Un’ondata di sdegno e incredulità ha travolto Paternò a seguito della richiesta di rinvio a giudizio per 49 persone, tra cui il sindaco Antonino Naso, nell’ambito dell’inchiesta “Athena” condotta dai Carabinieri e coordinata dalla Procura di Catania. Le accuse, pesantissime, spaziano dall’associazione mafiosa al traffico di stupefacenti, dalla turbata libertà degli incanti aggravata dal metodo mafioso alla corruzione.
Al centro dell’inchiesta, le presunte infiltrazioni del clan Morabito, legato alla potente famiglia mafiosa catanese dei Laudani, nelle aste giudiziarie di terreni e immobili. Un sistema di intimidazione e corruzione che, secondo l’accusa, avrebbe permesso al clan di controllare le vendite e di arricchirsi illecitamente.
Ma l’ombra della mafia si estende anche alla politica locale. Il sindaco Naso, insieme all’ex consigliere comunale ed ex assessore Pietro Cirino e all’assessore Salvatore Comis, è accusato di voto di scambio politico-mafioso. In cambio di voti, avrebbero favorito l’assunzione di persone vicine al clan in un’impresa di raccolta rifiuti.
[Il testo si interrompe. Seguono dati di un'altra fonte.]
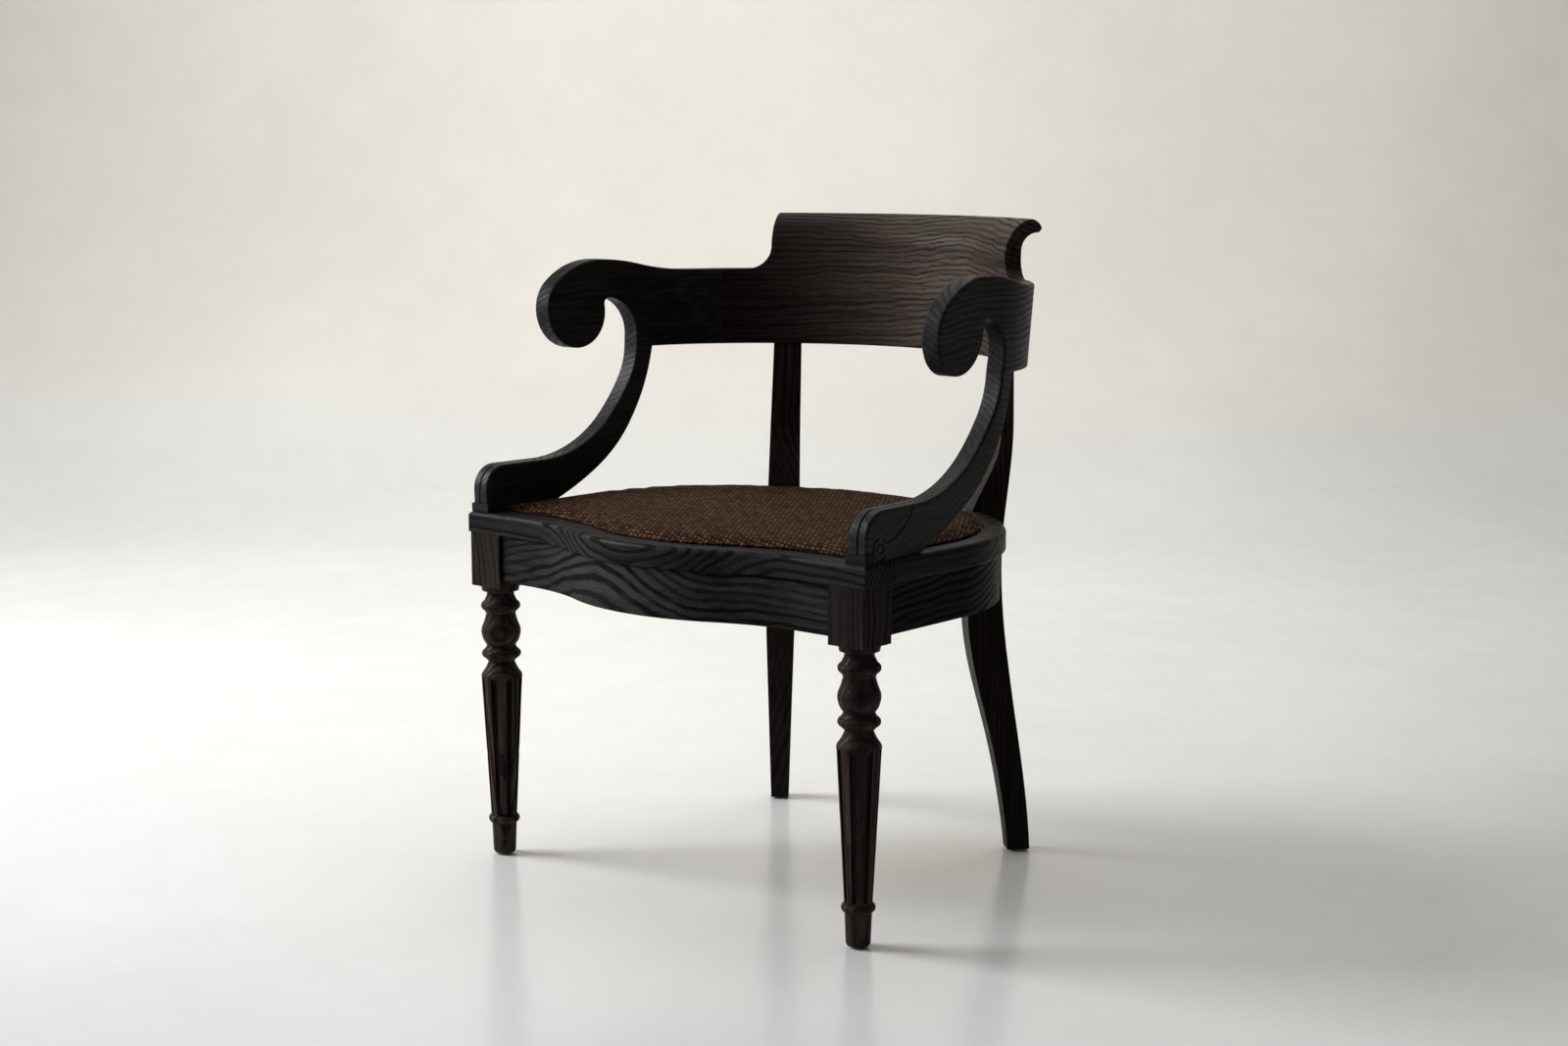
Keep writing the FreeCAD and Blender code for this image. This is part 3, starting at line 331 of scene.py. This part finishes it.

L’inchiesta “Athena”, nata dalla denuncia di un imprenditore minacciato dal clan, ha scoperchiato un vaso di Pandora, rivelando le dinamiche criminali del gruppo Morabito e il suo radicamento nel tessuto economico e politico della città. La richiesta di rinvio a giudizio rappresenta un passo importante nella lotta alla mafia, ma lascia Paternò sotto shock, alle prese con una ferita profonda che richiederà tempo per rimarginarsi.